Part of the problem with shoveling our driveway is the fact that there isn't anywhere to put the snow after we get it on the shovels. So picture this, the entire snow-covered 6 foot wide driveway has to be cleared and the snow precariously balanced on the 2 foot border (which is used for a small garden in the spring) backed by the neighbor's wooden fence. I say precariously, as we don't want the snow to fall back onto the driveway as we go along. The driveway is also very long, so many times in this scenario, we just keep throwing the shoveled snow in front of us as we continue down the path, trying not to slip and fall on the underlying ice that refused to melt with the salt that was applied the night before. Eventually the border on one side gets wider, consisting of our "front lawn", a small 7X7 foot area that resides above a stone wall.

The real pain-in-the-keister is that at the end of the mile long drive, or so it seems at the time, there looms a 2 foot (at the very least) wall of thickly packed snow/ice/slush/mud and whatever else can be jam-packed in, generously left by the snickering snow plow drivers on their seemingly endless drive throughout the gray, sunless days and dark freezing nights, where the beautifully shaped, crystallized snowflakes fall and create this stinking mess after they land, multiply and solidify into one ginormous unit!

Thus, comes the dreaded task of breaking down this ugly unit into smaller ugly units so that we can haul them to the side without breaking our backs or having police officers drive by and remind us that we can't pitch them into the street.

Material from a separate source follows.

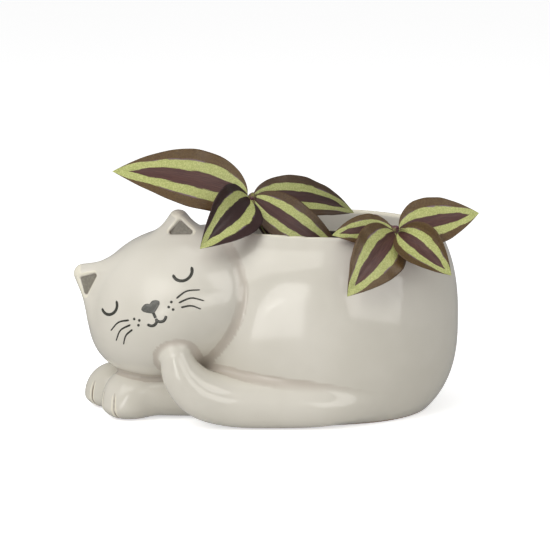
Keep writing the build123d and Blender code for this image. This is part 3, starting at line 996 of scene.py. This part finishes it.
def paint_nose():
    """A nose with two round lobes above and a blunt point below."""
    sections = []
    for share in np.linspace(-1, 1, 25):
        size = abs(share)
        top = nose_top(size)
        fall = 0.9 * size if size < 1 else 0
        bottom = min(NOSE_BOTTOM * (1 - size) ** 0.8 - fall - 0.2, top - 0.05)
        heights = bottom + (top - bottom) * np.linspace(0, 1, 9)
        sections.append([(NOSE_HALF_WIDTH * share, height) for height in heights])
    piece = joined("painted_nose", [ribbon(sections)])
    give(piece, nose_paint, "planter", "face_paint", "nose")


def paint_mouth():
    """A short line under the nose that parts into two curls."""
    x, y = MOUTH_ARC
    upright = bowed([(0, NOSE_BOTTOM + 0.3), (0, -6.2), (0, y + 0.3)])
    strips = [stroke(upright, np.full(len(upright), MOUTH_LINE))]
    for side, start in ((-1, 195), (1, 180)):
        line = arc((side * x, y), MOUTH_RADIUS, start, 165)
        strips.append(stroke(line, round_ends(len(line), MOUTH_LINE, 0.1)))
    piece = joined("painted_mouth", strips)
    give(piece, line_paint, "planter", "face_paint", "mouth_line")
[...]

Duh ... You think?

This is why I have always said that snow should ONLY fall on grassy/dirt areas - not on roads, driveways, parking lots, sidewalks or any other paved areas, or for those who live in locales where the traveled road isn't paved.

And the humorous, better yet hilarious part of the whole situation ... Twenty minutes after the last three hours of laborious drudgery, while we are getting into our freshly brushed off ice-caked vehicle to go to our office cleaning jobs ... Our landlord appears from out of nowhere with a snow-blower in the back of his truck to ... Get this ... CLEAN THE DRIVEWAY FOR US!